In an embodiment of the present disclosure, a head-mounted display device is provided, which includes a display screen and further includes a focusing component, an optometric component and a control component, and the focusing component is arranged in front of the display screen, and the control component is electrically connected with the optometric component; the focusing component is configured to focus incident light during emergence; the optometric component is configured to test a diopter of an eyeball of a user; and the control component is configured to determine at least one of a target focal length of the focusing, component and a target distance between the display screen and the focusing component according to the diopter.
In an optional embodiment, the diopter includes an ametropia value or an ametropia degree.
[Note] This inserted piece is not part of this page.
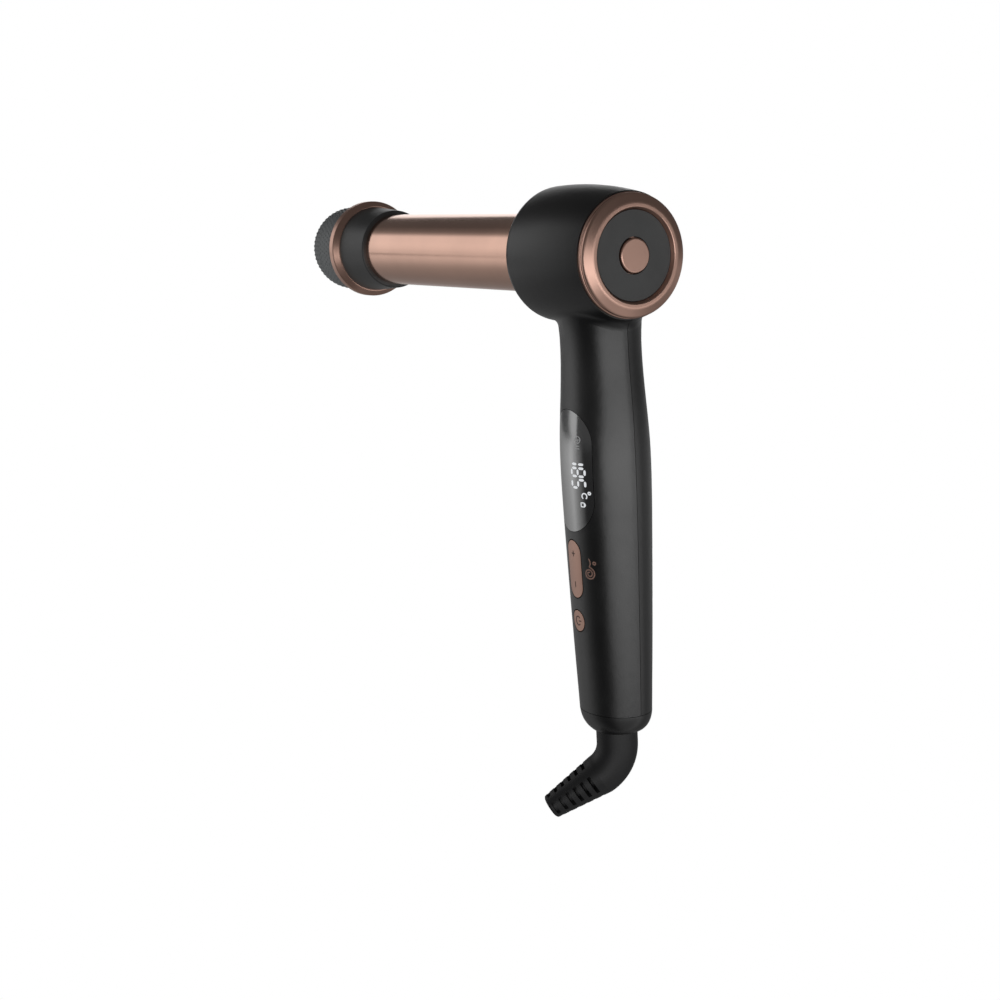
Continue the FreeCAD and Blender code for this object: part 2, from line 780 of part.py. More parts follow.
button_back = oval_loft("button_back", "grip", last, size.button_thick, -3.0, 1.0)
face_band = cut("button_skin", grip_outside, button_back)
rocker_form = slot("rocker_form", "rocker_drop", "rocker_length", "rocker_width")
rocker_top = common("rocker_top", face_band, rocker_form)
rocker_eye = box(
    "rocker_eye",
    "2 * rocker_eye_half",
    "4.4",
    "4",
    f"{CONTROL_X} - rocker_eye_half",
    "0 - rocker_pin_depth - 2.6",
    "0 - rocker_drop - 2",
)
pin_y = "0 - rocker_pin_depth"
rocker_z = "0 - rocker_drop"
bore_start = f"{CONTROL_X} - 6"
rocker_bore = rod("rocker_bore", "rocker_pin_radius + running_gap", "12", bore_start, pin_y, rocker_z)
finish(cut("rocker_button", fuse("rocker_with_eye", rocker_top, rocker_eye), rocker_bore), "rocker_button")
pin = rod(
    "rocker_pin", "rocker_pin_radius", "2 * rocker_pin_half", f"{CONTROL_X} - rocker_pin_half", pin_y, rocker_z
)
finish(pin, "rocker_pin")
lugs = [
    box(f"rocker_lug_{n}", "1.6", "5.1", "4", f"{CONTROL_X} {x}", "0 - board_face - 5.1", f"{rocker_z} - 2")
    for n, x in enumerate(("- rocker_pin_half", "+ rocker_pin_half - 1.6"))
]
pin_seat = rod("pin_seat", "rocker_pin_radius", "12", bore_start, pin_y, rocker_z)
finish(cut("rocker_bracket", fuse("rocker_lugs", *lugs), pin_seat), "rocker_bracket")


def push_switch(name, drop, plunger_length):
    """A push switch on the circuit board, its plunger towards the control face."""
    can = box(
        f"{name}_can",
        "switch_width",
        "switch_height",
        "switch_width",
        f"{CONTROL_X} - switch_width / 2",
        "0 - board_face - switch_height",
        f"0 - {drop} - switch_width / 2",
    )
    plunger = rod(
        f"{name}_plunger",
        "plunger_radius",
        plunger_length,
        CONTROL_X,
        f"0 - board_face - {plunger_length}",
        f"0 - {drop}",
        ALONG_Y,
    )
    return fuse(name, can, plunger)


switches = [
    push_switch(f"rocker_switch_{n}", drop, "rocker_plunger_length") for n, drop in enumerate((117.0, 131.0))
]
finish(group("rocker_switches", switches), "rocker_switches")
power_form = rod(
    "power_form", "power_radius", "slot_outer - slot_inner", CONTROL_X, SLOT_Y, "0 - power_drop", ALONG_Y
)
finish(common("power_head", face_band, power_form), "power_button")
finish(push_switch("power_switch", "power_drop", "power_plunger_length"), "power_switch")

board_back = "board_thick - board_face"
finish(box("power_supply", "14", "11", "16", "0 - 7", board_back, "0 - 140"), "power_supply")
finish(box("relay", "10", "9", "14", "0 - 5", board_back, "0 - 112"), "relay")
capacitor_y = f"{board_back} + capacitor_radius + 0.1"
finish(rod("capacitor", "capacitor_radius", "14", "0 - 3", capacitor_y, "0 - 160", ALONG_Z), "capacitor")
board_screws = [
    rod(f"board_screw_{n}", 2.0, "1.5", x, board_back, f"0 - {drop}", ALONG_Y)
    for n, (x, drop) in enumerate((("0 - 8", 66.0), ("8", 66.0), ("8", 160.0)))
]
finish(group("board_screws", board_screws), "board_screws")

# ---------------------------------------------------------------- end cap and cord swivel
cap_form = oval_loft("cap_form", "cap", len(CAP_OVALS))
cap_bore = rod("cap_bore", "journal_radius + running_gap", "12", "0", "0", "0 - cap_bottom - 1", ALONG_Z)
cap_recess = rod("cap_recess", 9.6, "5", "0", "0", "0 - cap_bottom + 5.8", ALONG_Z)
finish(cut("end_cap", cap_form, fuse("cap_holes", cap_bore, cap_recess)), "end_cap")
neck = turned(
    "swivel_journal",
    [
        ("0 - neck_bottom", "0"),
        ("0 - neck_bottom", "neck_radius"),
        ("0 - cap_bottom - 0.3", "neck_radius"),
        ("0 - cap_bottom - 0.3", "journal_radius"),
        ("0 - cap_bottom + 6.1", "journal_radius"),
        ("0 - cap_bottom + 6.1", "9.2"),
        ("0 - cap_bottom + 8.1", "9.2"),
        ("0 - cap_bottom + 8.1", "2.5"),
        ("0 - cap_bottom + 17", "2.5"),
        ("0 - cap_bottom + 17", "0"),
    ],
    upright=True,
)
heading = FreeCAD.Vector(math.cos(SWIVEL_HEADING), math.sin(SWIVEL_HEADING), 0)
down = FreeCAD.Vector(0, 0, -1)
bend = math.radians(size.bend_angle)
elbow_centre = down * size.neck_bottom + heading * size.bend_radius
relief_axis = heading * math.sin(bend) + down * math.cos(bend)
elbow_turn = down * math.sin(bend) - heading * math.cos(bend)
relief_start = elbow_centre + elbow_turn * size.bend_radius
elbow = doc.addObject("Part::Torus", "elbow")
bind(elbow, Radius1="bend_radius", Radius2="neck_radius", Angle3="bend_angle")
elbow.Placement = FreeCAD.Placement(
    elbow_centre, FreeCAD.Rotation(heading * -1, down, (heading * -1).cross(down), "XYZ")
)
finish(fuse("swivel_neck", neck, elbow), "swivel_neck")
relief_turn = FreeCAD.Rotation(FreeCAD.Vector(0, 0, 1), relief_axis)


def on_relief(thing):
    thing.Placement = FreeCAD.Placement(relief_start, relief_turn)
    return thing


cone = doc.addObject("Part::Cone", "relief_cone")
bind(cone, Radius1="neck_radius", Radius2="relief_tip_radius", Height="relief_length")
bore = doc.addObject("Part::Cylinder", "relief_bore")
bind(bore, Radius="cord_radius", Height="18")
bore.Placement = FreeCAD.Placement(
    relief_start + relief_axis * (size.relief_length - 17), relief_turn
)
finish(cut("strain_relief", on_relief(cone), bore), "strain_relief")
finish(
    tube("contact_ring_holder", "0 - cap_bottom + 9.4", "0 - cap_bottom + 18.5", "10", "5.2", upright=True),
    "contact_ring_holder",
)
contact_rings = [
    tube(f"contact_ring_{n}", f"{level} - cap_bottom", f"{level + 2} - cap_bottom", "5.2", "2.8", upright=True)
    for n, level in enumerate((10.4, 14.4))
]
finish(group("contact_rings", contact_rings), "contact_rings")

# ---------------------------------------------------------------- checks and export
doc.recompute()
failed = [thing.Name for thing in doc.Objects if "Invalid" in thing.State or "Error" in thing.State]
if failed:
    raise RuntimeError("objects that failed: " + ", ".join(failed))
os.makedirs("parts", exist_ok=True)
for thing in FINISHED:
    shape = thing.Shape
    if shape.isNull() or not shape.isValid() or shape.Volume <= 0:
        raise RuntimeError(f"{thing.Label} is null, invalid or empty")
for thing in FINISHED:
    thing.Shape.exportStep(os.path.join("parts", thing.Label + ".step"))
    print(f"{thing.Label:22s} {thing.Shape.Volume:10.1f} mm3  solids {len(thing.Shape.Solids)}")
tip = relief_start + relief_axis * size.relief_length
print("relief tip", [round(value, 3) for value in tip], "axis", [round(value, 5) for value in relief_axis])
print(len(FINISHED), "pieces")
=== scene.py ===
"""Looks of the automatic hair curler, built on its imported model."""

import json
import math

import bpy
import bmesh
from mathutils import Matrix, Vector
from mathutils.bvhtree import BVHTree

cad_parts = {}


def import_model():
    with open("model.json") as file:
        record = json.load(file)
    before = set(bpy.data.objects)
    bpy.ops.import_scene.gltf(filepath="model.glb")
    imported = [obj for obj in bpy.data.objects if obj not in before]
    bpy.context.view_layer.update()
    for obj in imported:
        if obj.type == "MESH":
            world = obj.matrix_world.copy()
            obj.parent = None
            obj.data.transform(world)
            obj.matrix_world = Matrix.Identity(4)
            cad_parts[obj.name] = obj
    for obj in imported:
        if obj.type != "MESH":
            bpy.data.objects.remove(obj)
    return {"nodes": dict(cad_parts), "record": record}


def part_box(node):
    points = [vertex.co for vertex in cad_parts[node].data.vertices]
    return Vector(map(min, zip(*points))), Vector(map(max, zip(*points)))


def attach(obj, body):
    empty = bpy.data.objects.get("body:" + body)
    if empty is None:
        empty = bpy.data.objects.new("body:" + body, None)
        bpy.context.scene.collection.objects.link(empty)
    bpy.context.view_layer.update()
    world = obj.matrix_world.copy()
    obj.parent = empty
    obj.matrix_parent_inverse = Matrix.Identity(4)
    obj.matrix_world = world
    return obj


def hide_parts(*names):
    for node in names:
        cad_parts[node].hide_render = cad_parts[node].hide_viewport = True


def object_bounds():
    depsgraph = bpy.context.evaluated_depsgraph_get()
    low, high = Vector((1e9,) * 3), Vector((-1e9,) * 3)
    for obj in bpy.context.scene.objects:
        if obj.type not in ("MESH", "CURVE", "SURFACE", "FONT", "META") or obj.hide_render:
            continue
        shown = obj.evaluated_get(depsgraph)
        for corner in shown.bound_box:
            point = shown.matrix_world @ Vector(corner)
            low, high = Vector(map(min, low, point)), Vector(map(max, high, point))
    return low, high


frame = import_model()
CAD_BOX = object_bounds()
NODES = frame["nodes"]
MM = 0.001

# ------------------------------------------------------------------ places read from the frame
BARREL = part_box("barrel_tube")
# The head centre, where the barrel's axis meets the handle's.
HEAD = Vector((0.0, 0.0, (BARREL[0].z + BARREL[1].z) / 2))


def middle_of(node):
    """Where a node's middle is on the control face: X across and down from the head centre, in mm.
    It is rounded, because the box is that of a mesh, which is a few microns off the curved CAD shape."""
    low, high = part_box(node)
    return round((low.x + high.x) / 2 / MM, 2), round((HEAD.z - (low.z + high.z) / 2) / MM, 2)


# ------------------------------------------------------------------ how materials are made
# The scales of the broad patches in plastic and in metal, about as many as fit in a metre.
PLASTIC_PATCHES = 60.0
METAL_PATCHES = 45.0


def shader_of(material):
    return material.node_tree.nodes["Principled BSDF"]


def new_material(name):
    """A new material, its node tree and its shader."""
    material = bpy.data.materials.new(name)
    material.use_nodes = True
    return material, material.node_tree, shader_of(material)


def add_noise(tree, scale, detail=3.0, squeeze=None):
    """A noise in the piece's own coordinates, in metres, and finer along an axis that is squeezed."""
    coords = tree.nodes.new("ShaderNodeTexCoord")
    noise = tree.nodes.new("ShaderNodeTexNoise")
    noise.inputs["Scale"].default_value = scale
    noise.inputs["Detail"].default_value = detail
    if squeeze is None:
        tree.links.new(coords.outputs["Object"], noise.inputs["Vector"])
    else:
        mapping = tree.nodes.new("ShaderNodeMapping")
        mapping.inputs["Scale"].default_value = squeeze
        tree.links.new(coords.outputs["Object"], mapping.inputs["Vector"])
        tree.links.new(mapping.outputs["Vector"], noise.inputs["Vector"])
    return noise.outputs["Fac"]


def add_roughness(tree, shader, source, low, high):
    """The source's 0 to 1 spread over low to high, as the roughness."""
    spread = tree.nodes.new("ShaderNodeMapRange")
    spread.inputs["To Min"].default_value = low
    spread.inputs["To Max"].default_value = high
    tree.links.new(source, spread.inputs["Value"])
    tree.links.new(spread.outputs["Result"], shader.inputs["Roughness"])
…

In an optional embodiment, the head-mounted display device further includes a prompting component, and the prompting component is connected with the control component; and the, prompting component is configured to prompt the user according to at least one of the target focal length and the target distance.
In an optional embodiment, the head-mounted display device further includes an execution component, and the execution component is respectively connected with the control component, the display screen and the focusing component; the focusing component includes multiple lenses corresponding to different diopters; the control component is further configured to control the execution component to drive at least one of the display screen and the focusing component to move according to the target distance, or, is further configured to control the execution component to replace the lens according to the target focusing length; and the execution component is configured to drive at least one of the display screen and the focusing component to move according to control of the control component or manual control of a user, or, replace the lens according to control of the control component or manual control of a user.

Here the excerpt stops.